The government says the e-mail from Payne was false. State Department spokeswoman Kelly Shannon said Payne's information came from the Coalition Provisional Authority. The authority did not tell Payne until April 7 that Berg had been held by Iraqi police and not the U.S. military, she said.

"As Mr. Berg had been released, the consular officer did not convey this information to the family because he was released, thankfully," Shannon said. "And we thought he was on his way."

Coalition spokesman Dan Senor said Wednesday that Iraqi police arrested Berg in Mosul on March 24 because local authorities believed he may have been involved in "suspicious activities."

In Mosul, police chief Maj. Gen. Mohammed Khair al-Barhawi insisted Thursday that his department had never arrested Berg and maintained he had no knowledge of the case.

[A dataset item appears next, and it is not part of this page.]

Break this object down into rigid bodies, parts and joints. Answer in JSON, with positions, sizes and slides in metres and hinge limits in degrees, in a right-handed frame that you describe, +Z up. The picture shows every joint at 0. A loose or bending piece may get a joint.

During his detention, Berg was questioned by FBI agents three times.

Berg is believed to have been kidnapped days after Iraqi police or coalition forces released him. The family has blamed the government for keeping him in custody for too long while anti-American violence escalated in Iraq.

Shortly before Berg's disappearance, he was warned by the FBI that Iraq was too volatile a place for unprotected American civilians and that he could be harmed, a senior FBI official, speaking on condition of anonymity, said Wednesday.

Officials said the U.S. government warned Berg to leave Iraq, and offered him a flight out of the country, a month before his grisly death.

The Bergs said they want to know if the government had received an offer to trade Iraqi prisoners for Nicholas Berg. On the videotape of his death, Berg's killers made a reference to a trade offer, but U.S. officials have said they knew of no such offer.

Michael Berg said he wanted to hear President Bush address the issue.

"I would like to ask him if it is true that al Qaeda offered to trade my son's life for the life of another person," Michael Berg said. "And if that is true, well, I need that information. … and I think the people of the United States of America need to know what the fate of their sons and daughters might be in the hands of the Bush administration."

The video in which Berg is killed was titled: "Sheikh Abu Musab al-Zarqawi slaughters an American infidel with his own hands."

The U.S. military has already posted a $10 million reward for Zarqawi for having orchestrated some of the deadliest terrorist attacks in Iraq.

Al-Zarqawi is thought to be in Iraq, operating his own terrorist network, known simply as the "Zarqawi network."